▶ [Prompt] Where a line in the listing contains the string "object", copy that line out.

#####

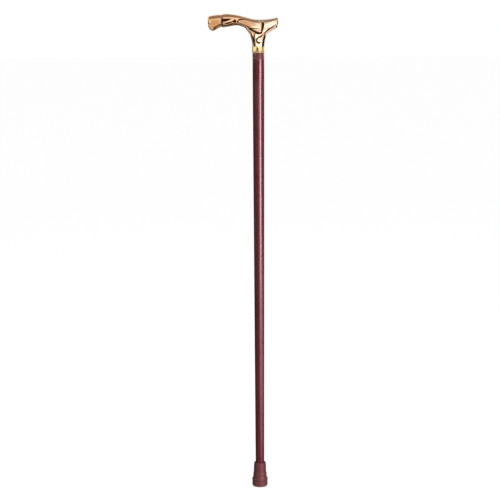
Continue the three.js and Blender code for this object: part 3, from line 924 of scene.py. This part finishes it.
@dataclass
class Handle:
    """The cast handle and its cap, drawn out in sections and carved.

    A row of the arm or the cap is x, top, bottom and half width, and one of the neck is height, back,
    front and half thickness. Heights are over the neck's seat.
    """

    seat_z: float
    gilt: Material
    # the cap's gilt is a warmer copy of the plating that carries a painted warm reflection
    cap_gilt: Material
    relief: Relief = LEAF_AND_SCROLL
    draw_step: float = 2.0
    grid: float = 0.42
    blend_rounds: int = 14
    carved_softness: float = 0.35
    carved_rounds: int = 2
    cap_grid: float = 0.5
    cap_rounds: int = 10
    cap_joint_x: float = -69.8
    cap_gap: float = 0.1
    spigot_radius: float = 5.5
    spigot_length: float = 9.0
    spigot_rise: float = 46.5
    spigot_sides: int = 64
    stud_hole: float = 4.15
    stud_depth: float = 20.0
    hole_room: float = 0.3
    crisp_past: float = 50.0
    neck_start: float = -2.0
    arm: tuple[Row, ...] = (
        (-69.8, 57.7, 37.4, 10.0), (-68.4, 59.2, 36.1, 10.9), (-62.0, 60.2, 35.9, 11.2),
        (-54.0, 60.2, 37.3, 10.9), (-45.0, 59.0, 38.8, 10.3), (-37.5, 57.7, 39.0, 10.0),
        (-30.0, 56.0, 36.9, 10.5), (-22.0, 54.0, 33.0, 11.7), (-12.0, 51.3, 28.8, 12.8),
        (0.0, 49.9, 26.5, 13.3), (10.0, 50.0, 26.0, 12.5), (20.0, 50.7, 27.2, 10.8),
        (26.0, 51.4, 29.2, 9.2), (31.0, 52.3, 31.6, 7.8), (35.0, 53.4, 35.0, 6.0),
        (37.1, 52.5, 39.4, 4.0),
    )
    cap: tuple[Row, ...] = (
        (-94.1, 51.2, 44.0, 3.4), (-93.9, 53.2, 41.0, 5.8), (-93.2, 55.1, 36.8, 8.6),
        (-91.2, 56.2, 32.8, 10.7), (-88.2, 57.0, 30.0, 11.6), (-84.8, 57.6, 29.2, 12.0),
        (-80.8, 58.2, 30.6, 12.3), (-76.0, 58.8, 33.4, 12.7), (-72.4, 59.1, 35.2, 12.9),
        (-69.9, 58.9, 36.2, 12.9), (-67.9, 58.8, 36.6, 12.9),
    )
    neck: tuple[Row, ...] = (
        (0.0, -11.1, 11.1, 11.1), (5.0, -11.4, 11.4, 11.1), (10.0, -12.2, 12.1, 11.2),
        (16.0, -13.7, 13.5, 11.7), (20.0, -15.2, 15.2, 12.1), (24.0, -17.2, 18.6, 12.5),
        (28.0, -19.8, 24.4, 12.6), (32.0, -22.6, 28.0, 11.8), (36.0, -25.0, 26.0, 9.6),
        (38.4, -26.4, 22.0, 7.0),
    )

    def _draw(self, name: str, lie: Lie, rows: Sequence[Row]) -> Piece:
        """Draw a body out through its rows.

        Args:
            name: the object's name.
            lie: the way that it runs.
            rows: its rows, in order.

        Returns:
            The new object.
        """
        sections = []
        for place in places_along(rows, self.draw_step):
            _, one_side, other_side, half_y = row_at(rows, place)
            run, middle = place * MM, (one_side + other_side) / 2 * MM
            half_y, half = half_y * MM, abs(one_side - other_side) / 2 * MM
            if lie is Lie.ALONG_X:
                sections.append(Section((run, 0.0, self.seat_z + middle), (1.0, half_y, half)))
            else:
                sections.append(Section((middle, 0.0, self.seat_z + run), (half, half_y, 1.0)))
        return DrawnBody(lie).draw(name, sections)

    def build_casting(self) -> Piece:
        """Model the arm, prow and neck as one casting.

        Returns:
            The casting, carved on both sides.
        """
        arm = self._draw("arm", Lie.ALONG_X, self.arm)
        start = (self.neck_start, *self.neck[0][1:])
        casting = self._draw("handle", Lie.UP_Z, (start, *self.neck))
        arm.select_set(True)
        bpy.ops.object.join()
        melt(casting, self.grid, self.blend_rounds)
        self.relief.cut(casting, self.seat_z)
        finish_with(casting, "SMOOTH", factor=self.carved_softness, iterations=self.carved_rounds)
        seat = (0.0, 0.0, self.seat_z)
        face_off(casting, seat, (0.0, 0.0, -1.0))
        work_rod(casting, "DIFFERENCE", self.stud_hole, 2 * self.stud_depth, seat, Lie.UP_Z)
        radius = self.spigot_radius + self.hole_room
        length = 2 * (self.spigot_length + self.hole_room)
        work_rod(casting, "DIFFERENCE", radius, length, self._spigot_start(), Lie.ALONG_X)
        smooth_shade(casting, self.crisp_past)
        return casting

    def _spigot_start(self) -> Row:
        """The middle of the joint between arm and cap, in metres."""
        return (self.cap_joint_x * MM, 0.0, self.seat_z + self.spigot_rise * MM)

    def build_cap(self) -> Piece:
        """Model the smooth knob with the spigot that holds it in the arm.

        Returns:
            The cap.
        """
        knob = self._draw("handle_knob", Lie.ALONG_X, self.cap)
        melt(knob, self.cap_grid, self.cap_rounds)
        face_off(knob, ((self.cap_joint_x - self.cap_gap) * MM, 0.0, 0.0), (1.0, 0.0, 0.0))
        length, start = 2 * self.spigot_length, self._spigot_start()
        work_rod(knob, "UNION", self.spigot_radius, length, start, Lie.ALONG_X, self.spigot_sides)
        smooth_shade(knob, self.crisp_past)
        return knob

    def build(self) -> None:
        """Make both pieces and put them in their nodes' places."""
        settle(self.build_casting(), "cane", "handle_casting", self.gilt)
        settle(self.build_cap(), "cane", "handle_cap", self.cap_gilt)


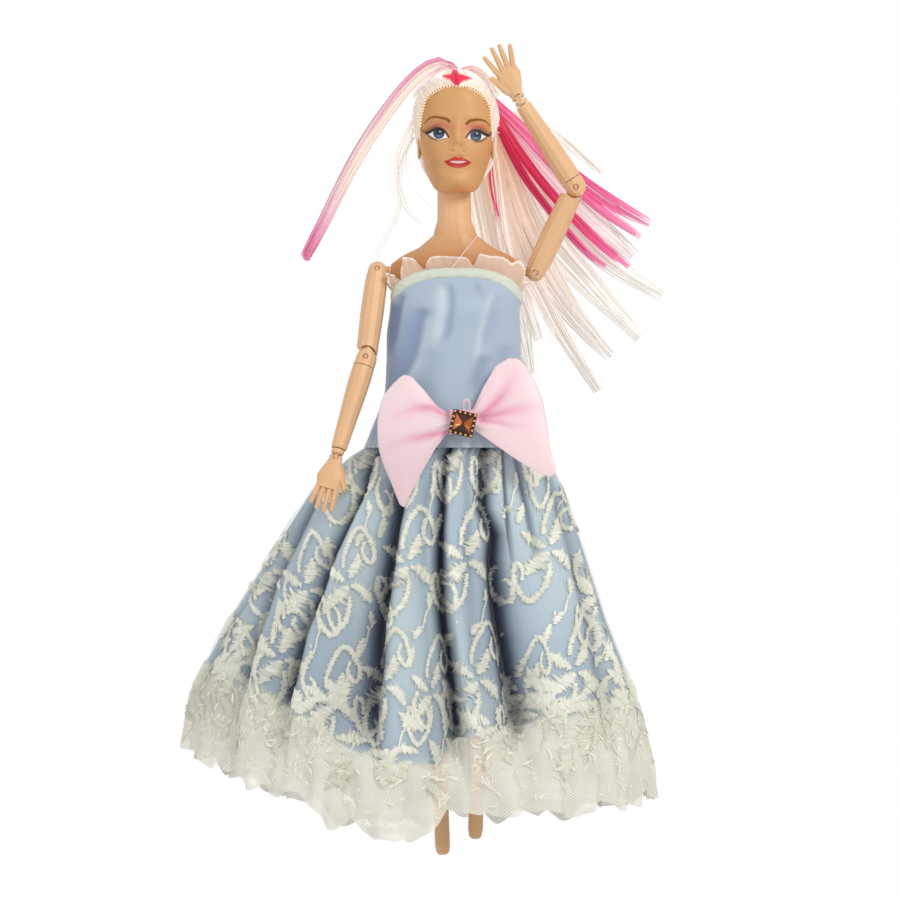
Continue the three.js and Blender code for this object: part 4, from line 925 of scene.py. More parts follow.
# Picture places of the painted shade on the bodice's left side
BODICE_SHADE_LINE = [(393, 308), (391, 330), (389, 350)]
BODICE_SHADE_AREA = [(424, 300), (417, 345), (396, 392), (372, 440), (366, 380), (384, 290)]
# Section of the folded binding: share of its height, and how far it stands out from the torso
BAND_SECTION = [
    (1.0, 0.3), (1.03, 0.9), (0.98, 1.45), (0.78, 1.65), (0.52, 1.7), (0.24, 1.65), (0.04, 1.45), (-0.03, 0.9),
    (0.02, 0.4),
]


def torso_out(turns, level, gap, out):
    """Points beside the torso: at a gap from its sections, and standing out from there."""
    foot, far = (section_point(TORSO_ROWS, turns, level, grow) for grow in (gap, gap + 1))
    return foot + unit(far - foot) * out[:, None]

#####

▶ [Response to the exercise]
Continue the three.js and Blender code for this object: part 3, from line 924 of scene.py. This part finishes it.
            name: the object's name.
            The new object.
        bpy.ops.object.join()
Continue the three.js and Blender code for this object: part 4, from line 925 of scene.py. More parts follow.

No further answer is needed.